If the mean density of an immersed object is less than that of the surrounding liquid, the object floats to the surface. If the mean density is greater, the object sinks to the bottom. If the densities are the same, the object floats in the liquid.

This also explains why even steel ships weighing tons can float. The average density of a ship is lower than that of the surrounding water. This is achieved by the fact that a ship’s hull is not a massive steel body, but only a steel hull. The interior consists mainly of air. In relation to the volume of the hull, it has a relatively low mass and thus a low mean density, at least a significantly lower (average) density than the surrounding water. Thus the ship’s hull ensures that if it is submerged too much, a large buoyant force is generated which keeps the entire ship above water.

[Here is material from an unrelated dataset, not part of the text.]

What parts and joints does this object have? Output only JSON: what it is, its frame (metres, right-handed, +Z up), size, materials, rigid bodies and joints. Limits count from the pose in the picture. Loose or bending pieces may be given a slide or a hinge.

If, on the other hand, water penetrates into the hull, the relatively light air gives way to the penetrating heavy water and the mean density increases. If the mean density is greater than that of the surrounding water (at the latest when the entire hull is full of water), then the ship will sink.

A targeted control of the mean density of a floating body by means of air and water can be found, for example, in submarines. In this way a targeted descending and ascending as well as floating in water is made possible. Depending on the manoeuvre, either water or air is pumped into special ballast tanks. During descending, for example, the air-filled tanks are flooded with water, so that the mean density of the submarine is greater than that of the surrounding water. When the submarine ascends, however, the water in the tanks is pushed out with the aid of compressed air. The mean density of the submarine drops and finally ascends. When floating in water, the tanks are only partially filled with water or air, so that the mean density corresponds exactly to that of the surrounding water.

The fact that substances with lower densities than the surrounding medium rise upwards or substances with higher densities sink downwards also plays a major role in ocean currents. Among other things, these currents are due to the fact that cold and thus heavy water sinks downwards, while warmer and thus lighter water rises upwards. However, these differences in density are not only caused by temperature influences but also by the salt content. The density is higher in waters with a high salt content than in less salty regions.

## Immersion depth (draft)

When objects ascend in a liquid, experience shows that they do not emerge completely out of the liquid. A certain part will remain below the liquid surface, while the rest will float above the surface. An everyday example that illustrates this are ships whose hulls are obviously only partially submerged in the water. The question arises, of course, how to determine this depth of immersion, which in the case of ships is also referred to as draught of draft.

If an object floats, it obviously neither sinks nor rises. Consequently, there is no resultant force acting on the object, so there is a balance of forces between the downward acting weight and the upward acting buoyancy:

\begin{align}
&F_{res} = F_g – F_b \overset{!}{=}0 \\[5px]
&\underline{F_b = F_g} \\[5px]
\end{align}

The weight is therefore just as great as the buoyancy. According to the Archimedes’ principle, the buoyancy itself corresponds to the weight of the displaced liquid. So when an object floats on the surface, it will submerge until the weight of the displaced liquid (=buoyancy) corresponds to the weight of the object. If one imagines the volume of the object below the liquid surface to be completely filled with the surrounding liquid, this weight corresponds to the weight of the object. A ship with a mass of 50,000 tons, for example, will sink so deep that the submerged volume displaces 50,000 tons of water.

When floating, the object submerges to such a depth that it displaces as much liquid as it is heavy!

The immersion depth of an object therefore depends not only on its own mass, but also on the density of the surrounding liquid. For example, a ship will have a stronger draft in fresh water than in sea water, i.e. it will submerge deeper. Because of the dissolved salt, seawater has a density that is about 3 % higher than that of freshwater. The ship must therefore immerse more strongly in the “lighter” freshwater in order to displace the same mass of water as in the “heavier” salt water.

For ships, the maximum permissible draught is indicated by a so-called Plimsoll mark depending on the surrounding water (density). This mark is located on the side of the ship’s hull. The upper two lines towards the stern indicate the permitted draft in general freshwater (F) or tropical freshwater (TF). The other four lines towards the bow indicate the permitted draft in saltwater. These are located lower in comparison to the marks of the freshwater, as the ship is more buoyant in saltwater due to the higher water density. A distinction is made between tropical seawater (T), seawater in summer (S) and winter (W) and between waters of the North Atlantic in winter (WNA).